■ **Raw data**:

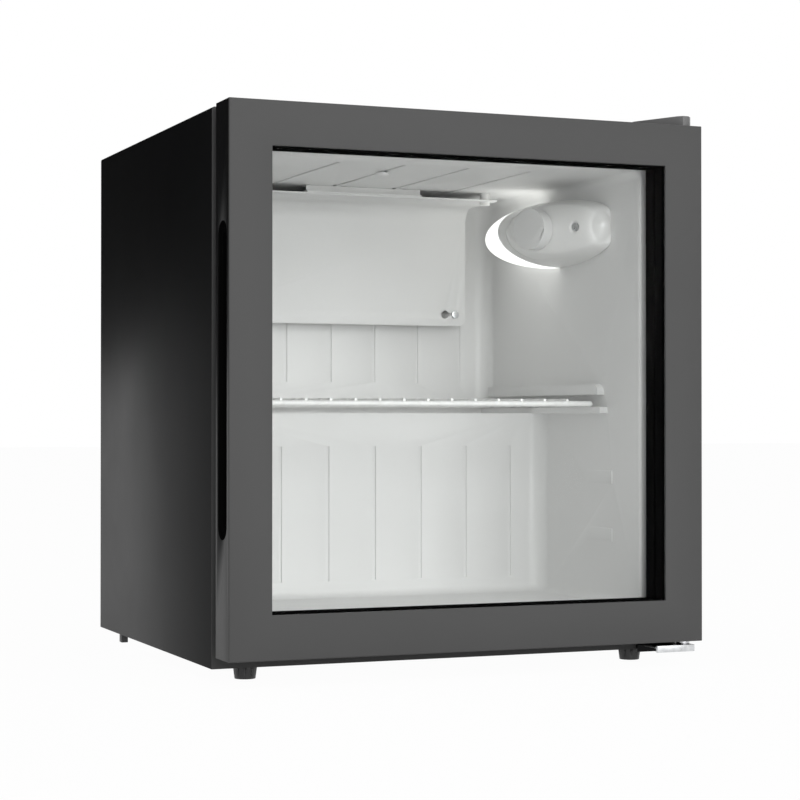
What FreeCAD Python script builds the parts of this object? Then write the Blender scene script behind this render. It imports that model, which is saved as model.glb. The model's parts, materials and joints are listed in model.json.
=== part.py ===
import FreeCAD, Part
import Sketcher
import math
import os
import re

# Countertop refrigerator with a framed double-glazed door, in millimetres.
# +X is the hinge side, the door faces -Y and +Z is up; the origin is the middle of the
# bounding box, on the floor.

os.makedirs("parts", exist_ok=True)
doc = FreeCAD.newDocument("glass_door_merchandiser")
vector = FreeCAD.Vector

# ---------------------------------------------------------------- driving sizes
SIZES = {
    # overall
    "cabinet_width": 445, "cabinet_height": 472.5, "cabinet_depth": 380.6,
    "door_top_rise": 1, "door_thickness": 36.7, "gasket_gap": 10.9,
    "door_bottom_gap": 10.5, "foot_height": 11.5, "rear_standoff": 22,
    # sheet metal shell
    "sheet": 1, "corner_radius": 2.4, "flange_width": 25, "rail_height": 28, "rail_lip": 10,
    # inner compartment
    "liner_wall": 3, "liner_flange": 20, "side_wall": 37.5, "side_draft": 8,
    "floor_wall": 38.5, "ceiling_wall": 36, "rear_wall": 64.6, "bay_wall": 39.6,
    "step_height": 215.5, "back_corner_radius": 16, "edge_radius": 8,
    "groove_width": 4, "groove_depth": 1.6, "ceiling_groove_pitch": 62.4,
    "ceiling_groove_start": 40, "wall_groove_pitch": 48,
    # shelf and its ledges
    "shelf_rise": 8.5, "shelf_front": 60, "shelf_gap": 14, "shelf_side_gap": 12.5,
    "shelf_rail": 5, "shelf_wire": 2.6, "shelf_wire_pitch": 23.5, "shelf_corner": 12,
    "ledge_reach": 15.5, "ledge_front": 49, "ledge_thickness": 6, "ledge_slope": 0.8,
    "rib_reach": 14, "rib_front": 57, "rib_height": 10.5, "rib_space": 11.5, "rib_round": 8,
    "spare_ledge_reach": 2.5, "spare_ledge_front": 50, "spare_ledge_length": 78,
    "spare_ledge_height": 12, "spare_ledge_pitch": 54,
    # compressor bay
    "bay_depth": 148, "bay_height": 182, "tray_thickness": 1.5, "tray_flange": 24,
    # evaporator
    "evaporator_side_gap": 43, "evaporator_thickness": 1.6, "evaporator_back_gap": 22,
    "evaporator_top_gap": 7, "evaporator_height": 123.5, "evaporator_reach": 78,
    "evaporator_bend": 16, "evaporator_corner": 8, "post_radius": 5, "post_inset": 12,
    "keyhole_length": 11, "keyhole_radius": 4.3,
    "hanger_half": 60, "hanger_thickness": 1.6, "hanger_lap": 14, "hanger_lead": 4,
    "dimple_radius": 6, "dimple_depth": 2.2, "dimple_lead": 4,
    "plug_radius": 8, "plug_forward": 93, "plug_height": 4,
    # lamp and thermostat housing
    "lamp_depth": 62, "lamp_length": 236, "lamp_height": 64, "lamp_wall": 2,
    "lamp_back": 150, "lamp_drop": 46, "lamp_front": 105, "cover_crown": 38,
    "knob_tilt": 24, "knob_radius": 19.5, "knob_thickness": 13, "knob_inset": 46.6,
    "knob_forward": 40.3, "shaft_radius": 3, "lens_ring_radius": 24,
    "lens_ring_back": 16, "lens_ring_drop": 3, "cover_screw_forward": 45,
    "cover_screw_radius": 1.6, "cover_screw_head": 3.8, "cover_screw_length": 20,
    "screw_recess_radius": 5, "boss_radius": 6.6, "dial_stand": 0.5, "pointer_length": 5.5,
    "pointer_half": 1.1, "lamp_base_depth": 6.5, "board_start": 30, "board_length": 55,
    "board_half": 8, "board_thickness": 1.6, "led_pitch": 10, "led_side": 3.6,
    "led_height": 1.2, "thermostat_half_length": 17, "thermostat_half_height": 14,
    "thermostat_depth": 26, "thermostat_stand": 4,
    # door
    "frame_width": 37.5, "door_edge_radius": 1.2, "glass_rebate": 8, "front_lip": 3,
    "glass": 4, "glass_space": 12,
    "gasket_inset": 12, "gasket_width": 15,
    "handle_length": 264, "handle_width": 23.5, "handle_depth": 17, "handle_front": 6.5,
    "slot_length": 245, "slot_width": 13, "cup_wall": 2,
    # hinges
    "hinge_inset": 9.9, "hinge_setback": 18, "pin_radius": 3, "bush_radius": 6,
    "bush_length": 16, "hinge_plate": 3, "hinge_cover_wall": 1.4, "hinge_cover_height": 10.3,
    "hinge_cover_width": 34, "hinge_cover_length": 70, "hinge_cover_inset": 3, "hinge_nose": 7,
    "screw_radius": 2, "screw_head_radius": 4, "screw_head": 2.4, "screw_length": 22,
    "screw_start": 28, "screw_pitch": 24,
    "nut_plate_half": 12, "nut_plate_length": 52, "nut_plate_thickness": 4,
    "bottom_plate": 2.5, "bottom_leaf_width": 38, "bottom_leaf_reach": 10,
    "leaf_drop": 3.9, "leaf_lip": 3.5, "leaf_inset": 3.5, "leaf_foot_width": 20,
    "leaf_foot_length": 42, "leaf_screw_inset": 11, "leaf_screw_start": 12, "leaf_screw_pitch": 18,
    "leaf_screw_length": 12,
    # feet
    "foot_inset": 36.5, "foot_setback": 22, "foot_radius": 10.5, "foot_taper": 1.5,
    "flute_radius": 1.2, "stud_radius": 4,
    "stud_length": 20, "nut_radius": 9, "nut_height": 8,
    "rear_foot_inset": 9.5, "rear_foot_width": 6.5, "rear_foot_length": 9,
    "rear_foot_setback": 48,
    # compressor and condenser
    "pot_radius": 55, "pot_height": 118, "pot_offset": 40, "pot_seam": 4, "leg_thickness": 3,
    "grommet_radius": 11, "grommet_height": 9, "bolt_radius": 3, "bolt_reach": 12, "nut_depth": 5,
    "mount_pitch": 110, "terminal_depth": 20, "terminal_half": 24, "terminal_rise": 14,
    "drip_half_width": 60, "drip_half_length": 50, "drip_height": 20, "drip_wall": 2,
    "gland_offset": 120, "gland_radius": 6, "gland_collar_radius": 8.5, "gland_collar": 4,
    "gland_bore": 3.6,
    "tube_radius": 3, "tube_bend": 14, "condenser_tube": 2.4, "condenser_wire": 0.9,
    "condenser_inset": 57.5, "drier_setback": 36, "drier_entry": 20, "capillary_drop": 16,
    "suction_drop": 25, "condenser_pitch": 28, "condenser_wire_pitch": 30,
    "wire_sink": 0.3, "condenser_rise": 28, "condenser_lead": 26, "clip_half": 6,
    "drier_radius": 9, "drier_length": 80, "drier_rise": 40, "drier_offset": 14,
    "capillary_radius": 1.2, "capillary_bend": 10,
    "drain_radius": 7, "drain_wall": 1.5, "drain_reach": 16, "drain_shift": 20,
    # clearances
    "running_gap": 0.05, "moving_gap": 0.3, "door_top_gap": 0.6, "seat_gap": 0.3,
}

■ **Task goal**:
Return all of the data word for word.

■ **Exercise result**:
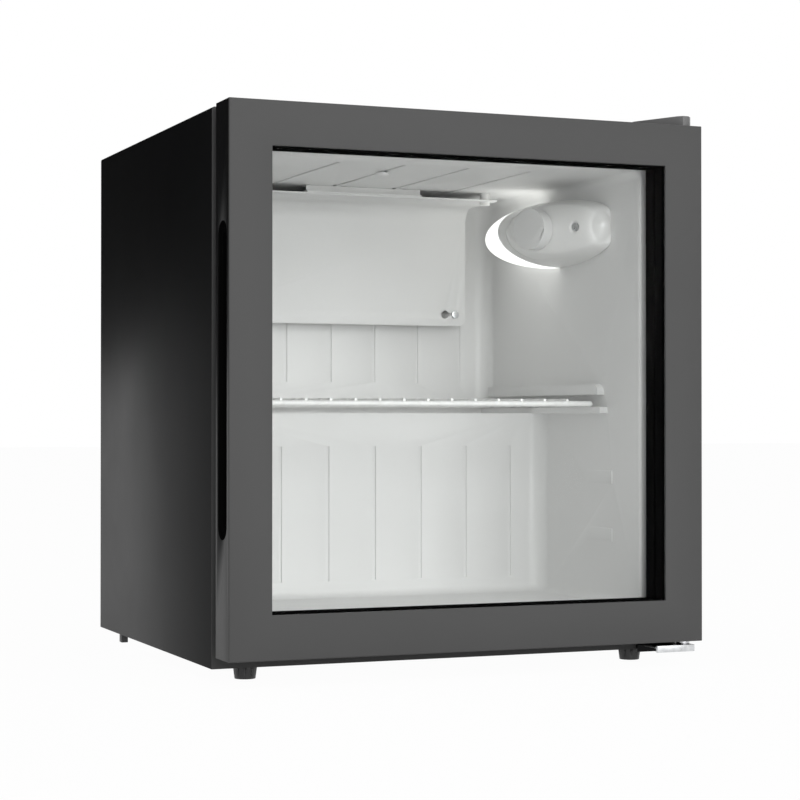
What FreeCAD Python script builds the parts of this object? Then write the Blender scene script behind this render. It imports that model, which is saved as model.glb. The model's parts, materials and joints are listed in model.json.
=== part.py ===
import FreeCAD, Part
import Sketcher
import math
import os
import re

# Countertop refrigerator with a framed double-glazed door, in millimetres.
# +X is the hinge side, the door faces -Y and +Z is up; the origin is the middle of the
# bounding box, on the floor.

os.makedirs("parts", exist_ok=True)
doc = FreeCAD.newDocument("glass_door_merchandiser")
vector = FreeCAD.Vector

# ---------------------------------------------------------------- driving sizes
SIZES = {
    # overall
    "cabinet_width": 445, "cabinet_height": 472.5, "cabinet_depth": 380.6,
    "door_top_rise": 1, "door_thickness": 36.7, "gasket_gap": 10.9,
    "door_bottom_gap": 10.5, "foot_height": 11.5, "rear_standoff": 22,
    # sheet metal shell
    "sheet": 1, "corner_radius": 2.4, "flange_width": 25, "rail_height": 28, "rail_lip": 10,
    # inner compartment
    "liner_wall": 3, "liner_flange": 20, "side_wall": 37.5, "side_draft": 8,
    "floor_wall": 38.5, "ceiling_wall": 36, "rear_wall": 64.6, "bay_wall": 39.6,
    "step_height": 215.5, "back_corner_radius": 16, "edge_radius": 8,
    "groove_width": 4, "groove_depth": 1.6, "ceiling_groove_pitch": 62.4,
    "ceiling_groove_start": 40, "wall_groove_pitch": 48,
    # shelf and its ledges
    "shelf_rise": 8.5, "shelf_front": 60, "shelf_gap": 14, "shelf_side_gap": 12.5,
    "shelf_rail": 5, "shelf_wire": 2.6, "shelf_wire_pitch": 23.5, "shelf_corner": 12,
    "ledge_reach": 15.5, "ledge_front": 49, "ledge_thickness": 6, "ledge_slope": 0.8,
    "rib_reach": 14, "rib_front": 57, "rib_height": 10.5, "rib_space": 11.5, "rib_round": 8,
    "spare_ledge_reach": 2.5, "spare_ledge_front": 50, "spare_ledge_length": 78,
    "spare_ledge_height": 12, "spare_ledge_pitch": 54,
    # compressor bay
    "bay_depth": 148, "bay_height": 182, "tray_thickness": 1.5, "tray_flange": 24,
    # evaporator
    "evaporator_side_gap": 43, "evaporator_thickness": 1.6, "evaporator_back_gap": 22,
    "evaporator_top_gap": 7, "evaporator_height": 123.5, "evaporator_reach": 78,
    "evaporator_bend": 16, "evaporator_corner": 8, "post_radius": 5, "post_inset": 12,
    "keyhole_length": 11, "keyhole_radius": 4.3,
    "hanger_half": 60, "hanger_thickness": 1.6, "hanger_lap": 14, "hanger_lead": 4,
    "dimple_radius": 6, "dimple_depth": 2.2, "dimple_lead": 4,
    "plug_radius": 8, "plug_forward": 93, "plug_height": 4,
    # lamp and thermostat housing
    "lamp_depth": 62, "lamp_length": 236, "lamp_height": 64, "lamp_wall": 2,
    "lamp_back": 150, "lamp_drop": 46, "lamp_front": 105, "cover_crown": 38,
    "knob_tilt": 24, "knob_radius": 19.5, "knob_thickness": 13, "knob_inset": 46.6,
    "knob_forward": 40.3, "shaft_radius": 3, "lens_ring_radius": 24,
    "lens_ring_back": 16, "lens_ring_drop": 3, "cover_screw_forward": 45,
    "cover_screw_radius": 1.6, "cover_screw_head": 3.8, "cover_screw_length": 20,
    "screw_recess_radius": 5, "boss_radius": 6.6, "dial_stand": 0.5, "pointer_length": 5.5,
    "pointer_half": 1.1, "lamp_base_depth": 6.5, "board_start": 30, "board_length": 55,
    "board_half": 8, "board_thickness": 1.6, "led_pitch": 10, "led_side": 3.6,
    "led_height": 1.2, "thermostat_half_length": 17, "thermostat_half_height": 14,
    "thermostat_depth": 26, "thermostat_stand": 4,
    # door
    "frame_width": 37.5, "door_edge_radius": 1.2, "glass_rebate": 8, "front_lip": 3,
    "glass": 4, "glass_space": 12,
    "gasket_inset": 12, "gasket_width": 15,
    "handle_length": 264, "handle_width": 23.5, "handle_depth": 17, "handle_front": 6.5,
    "slot_length": 245, "slot_width": 13, "cup_wall": 2,
    # hinges
    "hinge_inset": 9.9, "hinge_setback": 18, "pin_radius": 3, "bush_radius": 6,
    "bush_length": 16, "hinge_plate": 3, "hinge_cover_wall": 1.4, "hinge_cover_height": 10.3,
    "hinge_cover_width": 34, "hinge_cover_length": 70, "hinge_cover_inset": 3, "hinge_nose": 7,
    "screw_radius": 2, "screw_head_radius": 4, "screw_head": 2.4, "screw_length": 22,
    "screw_start": 28, "screw_pitch": 24,
    "nut_plate_half": 12, "nut_plate_length": 52, "nut_plate_thickness": 4,
    "bottom_plate": 2.5, "bottom_leaf_width": 38, "bottom_leaf_reach": 10,
    "leaf_drop": 3.9, "leaf_lip": 3.5, "leaf_inset": 3.5, "leaf_foot_width": 20,
    "leaf_foot_length": 42, "leaf_screw_inset": 11, "leaf_screw_start": 12, "leaf_screw_pitch": 18,
    "leaf_screw_length": 12,
    # feet
    "foot_inset": 36.5, "foot_setback": 22, "foot_radius": 10.5, "foot_taper": 1.5,
    "flute_radius": 1.2, "stud_radius": 4,
    "stud_length": 20, "nut_radius": 9, "nut_height": 8,
    "rear_foot_inset": 9.5, "rear_foot_width": 6.5, "rear_foot_length": 9,
    "rear_foot_setback": 48,
    # compressor and condenser
    "pot_radius": 55, "pot_height": 118, "pot_offset": 40, "pot_seam": 4, "leg_thickness": 3,
    "grommet_radius": 11, "grommet_height": 9, "bolt_radius": 3, "bolt_reach": 12, "nut_depth": 5,
    "mount_pitch": 110, "terminal_depth": 20, "terminal_half": 24, "terminal_rise": 14,
    "drip_half_width": 60, "drip_half_length": 50, "drip_height": 20, "drip_wall": 2,
    "gland_offset": 120, "gland_radius": 6, "gland_collar_radius": 8.5, "gland_collar": 4,
    "gland_bore": 3.6,
    "tube_radius": 3, "tube_bend": 14, "condenser_tube": 2.4, "condenser_wire": 0.9,
    "condenser_inset": 57.5, "drier_setback": 36, "drier_entry": 20, "capillary_drop": 16,
    "suction_drop": 25, "condenser_pitch": 28, "condenser_wire_pitch": 30,
    "wire_sink": 0.3, "condenser_rise": 28, "condenser_lead": 26, "clip_half": 6,
    "drier_radius": 9, "drier_length": 80, "drier_rise": 40, "drier_offset": 14,
    "capillary_radius": 1.2, "capillary_bend": 10,
    "drain_radius": 7, "drain_wall": 1.5, "drain_reach": 16, "drain_shift": 20,
    # clearances
    "running_gap": 0.05, "moving_gap": 0.3, "door_top_gap": 0.6, "seat_gap": 0.3,
}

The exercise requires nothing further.